Sometimes stereotypes invade our imaginations; more than once, though, Brasil has undone mine for me.  In Brasilia, I was riding the subway to a friend's house.  A woman was holding a baby, and a young man offered his seat.  He had a rough look about him; at least one person in the world would surely describe him as a "hoodlum."  But soon as the mother sat down, he knelt, facing the baby, cooing softly, and gently cradling her soft head.  

 

It is not uncommon in Brasil to be affectionate with other people's children, even if they are strangers.  On the bus coming into Rio, a woman went to the bathroom and left her three-year old on the seat.  The little girl started to cry when she realized her mother was gone.  Without hesitation, three grown men attempted to comfort her.  They didn't know her.  It was so beautiful that, of course, I teared up.  Good thing I love crying. :)

 

There is something about Rio de Janeiro, cidade maravilhosa.  It drops magic sprinkles on my head; I think they fall from Jesus's open hands.  The other day I was happily lost (again) and asked a man, "Where is Jesus?"  He asked, "Right now?"  

 

And I wanted to say, "No, yes, I get it, he is in heaven, but where is THE Jesus?"

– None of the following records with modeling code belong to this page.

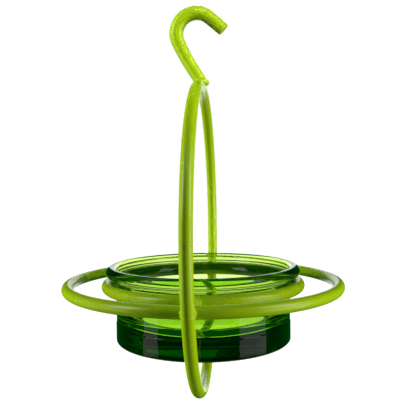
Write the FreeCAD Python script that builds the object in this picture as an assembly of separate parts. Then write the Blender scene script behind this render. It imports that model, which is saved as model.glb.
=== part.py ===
"""Hanging dish feeder: a powder-coated wire frame that carries a loose, open glass dish.

Millimetres, +Z up. The origin is the seat inside the hook, the point that bears on whatever the
feeder hangs from. The tall hoop stands in a plane parallel to YZ, and the hook lies in the XZ plane
and opens towards +X. Two level rings, joined by short links, carry the dish.
"""
import FreeCAD, Part
import math
import os

from FreeCAD import Vector

# Wires. Their diameters include the coat of powder.
WIRE_D = 6.2                # hoop, rings and links
HOOK_WIRE_D = 7.6

# Rings, measured to the middle of the wire
HOOP_R = 82.5
PERCH_R = 74.0
CRADLE_R = 52.8
RING_DROP = 26.0            # the level rings lie this far below the hoop's centre

# Hook, from its cut tip over the bend and down to the hoop's crown
HOOK_BEND_R = 11.05         # to the middle of the wire
HOOK_BEND_RISE = 112.3      # centre of the bend above the hoop's centre
HOOK_OFFSET = 2.1           # the bend's centre stands this far to -X of the hoop
TIP_LENGTH = 10.5           # straight end beyond the bend
TIP_SLOPE = 41.5            # degrees that the straight end falls below level
SHANK_SLOPE = 24.0          # degrees from upright where the shank leaves the bend
SHANK_R = 127.0             # the shank is very slightly bowed
SHANK_TURN = 12.0           # degrees
TIP_CHAMFER = 0.4
FOOT_ROUNDING = 3.2         # the foot is rounded over where it is welded down

# Seam where the hoop's two ends are butt-welded, at the front crossing
SEAM_WIDTH = 0.8
SEAM_DEPTH = 0.2

# Weld beads, as rings of metal: radius of the ring, radius of its section
HOOK_BEAD = (2.4, 1.8)
HOOK_BEAD_SHIFT = 0.4       # the bead sits a little to +X of the hoop's crown
HOOK_BEAD_RISE = 3.4        # its middle above the middle of the hoop's wire
CROSS_BEAD = (2.6, 1.2)
LINK_BEAD = (2.9, 0.9)
LINK_SINK = 1.0             # how far a link's ends melt into the ring wires

# Glass dish
RIM_R = 53.5                # widest part of the bead round the mouth
RIM_TOP_RISE = 10.75        # the rim's top above the rings' plane
RIM_BEAD_H = 6.2
BODY_R = 48.0
DISH_HEIGHT = 41.2
WALL = 4.0
FLOOR = 9.5                 # thick pressed base
FLOOR_R = 33.5              # flat part of the floor inside
BASE_ROUNDING = 1.6
STEP_RISE = 10.6            # mould line round the body, above the base
STEP_DEPTH = 0.25           # the band below the line stands out this far
REST_GAP = 0.05             # clearance under the shoulder, so that the two bodies never overlap

PARTS = "parts"

wire_r = WIRE_D / 2
hook_r = HOOK_WIRE_D / 2
hoop_x = HOOK_OFFSET
hoop_z = -(HOOK_BEND_RISE + HOOK_BEND_R - hook_r)
ring_z = hoop_z - RING_DROP
hoop_y_at_rings = math.sqrt(HOOP_R ** 2 - RING_DROP ** 2)
X_AXIS = Vector(1, 0, 0)
Y_AXIS = Vector(0, 1, 0)
Z_AXIS = Vector(0, 0, 1)


def turned(x, z, degrees):
    """The direction (x, z) in the hook's plane, turned by an angle from +X towards +Z."""
    angle = math.radians(degrees)
    return (x * math.cos(angle) - z * math.sin(angle), x * math.sin(angle) + z * math.cos(angle))


def level_ring(radius):
    return Part.makeTorus(radius, wire_r, Vector(hoop_x, 0, ring_z), Z_AXIS)


def hoop():
    """The upright hoop, with a shallow groove where its two ends meet."""
    ring = Part.makeTorus(HOOP_R, wire_r, Vector(hoop_x, 0, hoop_z), X_AXIS)
    along = Vector(0, RING_DROP, -hoop_y_at_rings)
    along.normalize()
    middle = Vector(hoop_x, -hoop_y_at_rings, ring_z)
    start = middle - along * (SEAM_WIDTH / 2)
    collar = Part.makeCylinder(wire_r + 1, SEAM_WIDTH, start, along)
    core = Part.makeCylinder(wire_r - SEAM_DEPTH, SEAM_WIDTH, start, along)
    return ring.cut(collar.cut(core))


def hook_path():
    """The middle line of the hook's wire, from the tip to the foot."""
    centre = Vector(0, 0, hook_r - HOOK_BEND_R)

    def on_bend(degrees):
        x, z = turned(HOOK_BEND_R, 0, degrees)
        return centre + Vector(x, 0, z)

    bend_start = on_bend(90 - TIP_SLOPE)
    bend_end = on_bend(180 + SHANK_SLOPE)
    slope = math.radians(TIP_SLOPE)
    tip = bend_start + Vector(math.cos(slope), 0, -math.sin(slope)) * TIP_LENGTH

    inward = centre - bend_end
    inward.normalize()
    shank_centre = bend_end + inward * SHANK_R

    def on_shank(degrees):
        x, z = turned(-inward.x * SHANK_R, -inward.z * SHANK_R, degrees)
        return shank_centre + Vector(x, 0, z)

    edges = [
        Part.LineSegment(tip, bend_start).toShape(),
        Part.Arc(bend_start, on_bend(135), bend_end).toShape(),
        Part.Arc(bend_end, on_shank(SHANK_TURN / 2), on_shank(SHANK_TURN)).toShape(),
    ]
    return Part.Wire(edges), tip, on_shank(SHANK_TURN)


def end_edge(shape, point):
    """The round edge of a wire's end nearest to a point on its middle line."""
    circles = [edge for edge in shape.Edges if edge.Closed]
    return min(circles, key=lambda edge: edge.CenterOfMass.distanceToPoint(point))


def hook():
    path, tip, foot = hook_path()
    slope = math.radians(TIP_SLOPE)
    facing = Vector(math.cos(slope), 0, -math.sin(slope))
    section = Part.Wire([Part.makeCircle(hook_r, tip, facing)])
    wire = path.makePipeShell([section], True, True)
    wire = wire.makeFillet(FOOT_ROUNDING, [end_edge(wire, foot)])
    return wire.makeChamfer(TIP_CHAMFER, [end_edge(wire, tip)])


def link(side):
    """A short straight wire between the two level rings; side is -1 at the front, +1 at the rear."""
    length = PERCH_R - CRADLE_R - WIRE_D + 2 * LINK_SINK
    start = Vector(hoop_x, side * (CRADLE_R + wire_r - LINK_SINK), ring_z)
    return Part.makeCylinder(wire_r, length, start, Vector(0, side, 0))


def bead(size, centre, axis):
    return Part.makeTorus(size[0], size[1], centre, axis)


def hook_weld():
    crown = Vector(hoop_x + HOOK_BEAD_SHIFT, 0, hoop_z + HOOP_R + HOOK_BEAD_RISE)
    return bead(HOOK_BEAD, crown, Z_AXIS)


def perch_weld(side):
    """The bead where the hoop and the perch ring cross."""
    between = side * (hoop_y_at_rings + PERCH_R) / 2
    return bead(CROSS_BEAD, Vector(hoop_x, between, ring_z), Y_AXIS)


def link_welds(side):
    """One bead at each end of a link."""
    radii = [CRADLE_R + wire_r, PERCH_R - wire_r]
    beads = [bead(LINK_BEAD, Vector(hoop_x, side * radius, ring_z), Y_AXIS) for radius in radii]
    return Part.makeCompound(beads)


def dish_profile():
    """Half of the dish's section, in the XZ plane at Y = 0, measured from the hoop's axis."""
    top = ring_z + RIM_TOP_RISE
    base = top - DISH_HEIGHT
    bead_r = RIM_BEAD_H / 2
    bead_centre = RIM_R - bead_r
    neck_z = top - RIM_BEAD_H

    # The shoulder is the tangent from the neck down to the cradle ring, clear of it by REST_GAP.
    contact = math.radians(48)
    reach = wire_r + REST_GAP
    rest_r = CRADLE_R - reach * math.cos(contact)
    rest_z = ring_z + reach * math.sin(contact)
    fall = (rest_r - BODY_R) * math.cos(contact) / math.sin(contact)

    step_z = base + STEP_RISE
    band_r = BODY_R + STEP_DEPTH
    floor_z = base + FLOOR
    inner_r = BODY_R - WALL
    bowl_r = inner_r - FLOOR_R

    def at(radius, z):
        return Vector(radius, 0, z)

    def line(a, b):
        return Part.LineSegment(at(*a), at(*b)).toShape()

    def arc(a, middle, b):
        return Part.Arc(at(*a), at(*middle), at(*b)).toShape()

    lip_in = (RIM_R - RIM_BEAD_H, top - bead_r)
    lip_top = (bead_centre, top)
    lip_out = (RIM_R, top - bead_r)
    neck = (bead_centre + 1.2, neck_z + 0.25)
    shoulder = (rest_r, rest_z)
    body_top = (BODY_R, rest_z - fall)
    diagonal = math.sqrt(0.5)
    edges = [
        arc(lip_in, (bead_centre - bead_r * diagonal, top - bead_r * (1 - diagonal)), lip_top),
        arc(lip_top, (bead_centre + bead_r * diagonal, top - bead_r * (1 - diagonal)), lip_out),
        arc(lip_out, (RIM_R - 0.55, top - bead_r - 1.75), neck),
        line(neck, shoulder),
        line(shoulder, body_top),
        line(body_top, (BODY_R, step_z + STEP_DEPTH)),
        line((BODY_R, step_z + STEP_DEPTH), (band_r, step_z)),
        line((band_r, step_z), (band_r, base + BASE_ROUNDING)),
        arc((band_r, base + BASE_ROUNDING),
            (band_r - BASE_ROUNDING * (1 - diagonal), base + BASE_ROUNDING * (1 - diagonal)),
            (band_r - BASE_ROUNDING, base)),
        line((band_r - BASE_ROUNDING, base), (0, base)),
        line((0, base), (0, floor_z)),
        line((0, floor_z), (FLOOR_R, floor_z)),
        arc((FLOOR_R, floor_z),
            (FLOOR_R + bowl_r * diagonal, floor_z + bowl_r * (1 - diagonal)),
            (inner_r, floor_z + bowl_r)),
        line((inner_r, floor_z + bowl_r), (inner_r, rest_z - fall)),
        line((inner_r, rest_z - fall), lip_in),
    ]
    return Part.Wire(edges)


def glass_dish():
    """The open dish, turned about the upright axis and centred in the rings."""
    solid = Part.Face(dish_profile()).revolve(Vector(0, 0, 0), Z_AXIS, 360)
    solid.translate(Vector(hoop_x, 0, 0))
    return solid


def all_parts():
    parts = {
        "hoop": hoop(),
        "hook": hook(),
        "hook_weld": hook_weld(),
        "perch_ring": level_ring(PERCH_R),
        "cradle_ring": level_ring(CRADLE_R),
        "glass_dish": glass_dish(),
    }
    for name, side in (("front", -1), ("rear", 1)):
        parts[name + "_link"] = link(side)
        parts[name + "_link_welds"] = link_welds(side)
        parts[name + "_perch_weld"] = perch_weld(side)
    return parts


os.makedirs(PARTS, exist_ok=True)
for name, shape in all_parts().items():
    shape.exportStep(os.path.join(PARTS, name + ".step"))
    box = shape.BoundBox
    print(name, "valid", shape.isValid(), "solids", len(shape.Solids), "volume", round(shape.Volume, 1),
          "x %.2f %.2f y %.2f %.2f z %.2f %.2f" % (box.XMin, box.XMax, box.YMin, box.YMax, box.ZMin, box.ZMax))
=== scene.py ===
"""Hanging dish feeder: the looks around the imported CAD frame.

Metres, in the CAD model's frame: +Z up, the origin at the seat inside the hook. The wires and the weld
beads are swept again as smooth, slightly uneven tubes, and the glass dish is turned from its section.
"""

import math

import bmesh
import bpy
from mathutils import Matrix, Vector, noise

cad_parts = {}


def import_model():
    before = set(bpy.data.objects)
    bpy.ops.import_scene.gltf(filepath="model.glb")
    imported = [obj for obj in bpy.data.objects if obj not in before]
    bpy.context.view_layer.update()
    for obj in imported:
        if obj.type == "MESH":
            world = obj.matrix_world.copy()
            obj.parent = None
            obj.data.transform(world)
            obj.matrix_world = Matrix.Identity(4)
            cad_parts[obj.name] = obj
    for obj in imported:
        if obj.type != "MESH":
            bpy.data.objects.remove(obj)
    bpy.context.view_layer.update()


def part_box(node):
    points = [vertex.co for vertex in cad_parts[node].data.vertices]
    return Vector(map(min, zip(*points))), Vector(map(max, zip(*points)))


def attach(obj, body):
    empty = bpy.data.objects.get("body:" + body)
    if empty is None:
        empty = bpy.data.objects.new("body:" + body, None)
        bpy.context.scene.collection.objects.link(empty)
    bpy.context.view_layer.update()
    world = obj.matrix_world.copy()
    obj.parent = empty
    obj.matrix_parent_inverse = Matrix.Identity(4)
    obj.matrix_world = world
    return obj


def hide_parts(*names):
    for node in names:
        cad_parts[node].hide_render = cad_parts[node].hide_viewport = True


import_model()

MM = 0.001
X_AXIS, Y_AXIS, Z_AXIS = Vector((1, 0, 0)), Vector((0, 1, 0)), Vector((0, 0, 1))

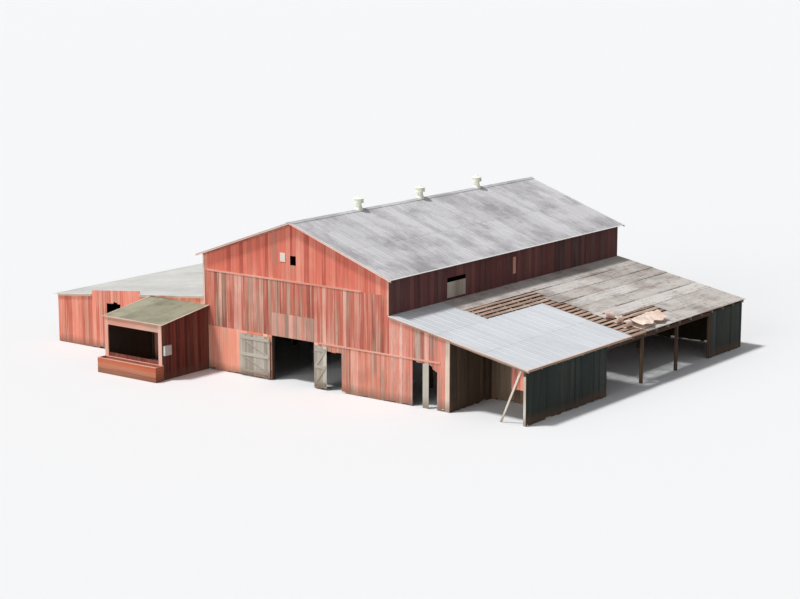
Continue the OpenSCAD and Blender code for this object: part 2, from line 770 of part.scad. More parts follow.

It's hard to miss him, though he is not always in the line of sight.  Then, every once in a while you turn a corner, and there he is.  He takes my breath away every time, so big and mystical, looming over everyone in Rio de Janeiro with his arms wide open.  I think if you climbed into his hand, he'd be nice enough to fling you into heaven.  Last time I was here, I visited him and brought him a red rose.  I love him.  

 

Maybe He is the Magic, or maybe there is more than one avenue funneling into the party.  There are marmosets (small monkeys) that visit the tree outside my window in the morning.  They are free.  They come down from the jungled mountains to explore the city.  These are not the curmudgeon urban macaques of India; instead, they are serene and wise and totally not making spectacles of themselves.  If I didn't know they were monkeys, I might believe they're hairy garden gnomes.  They are that wonderful.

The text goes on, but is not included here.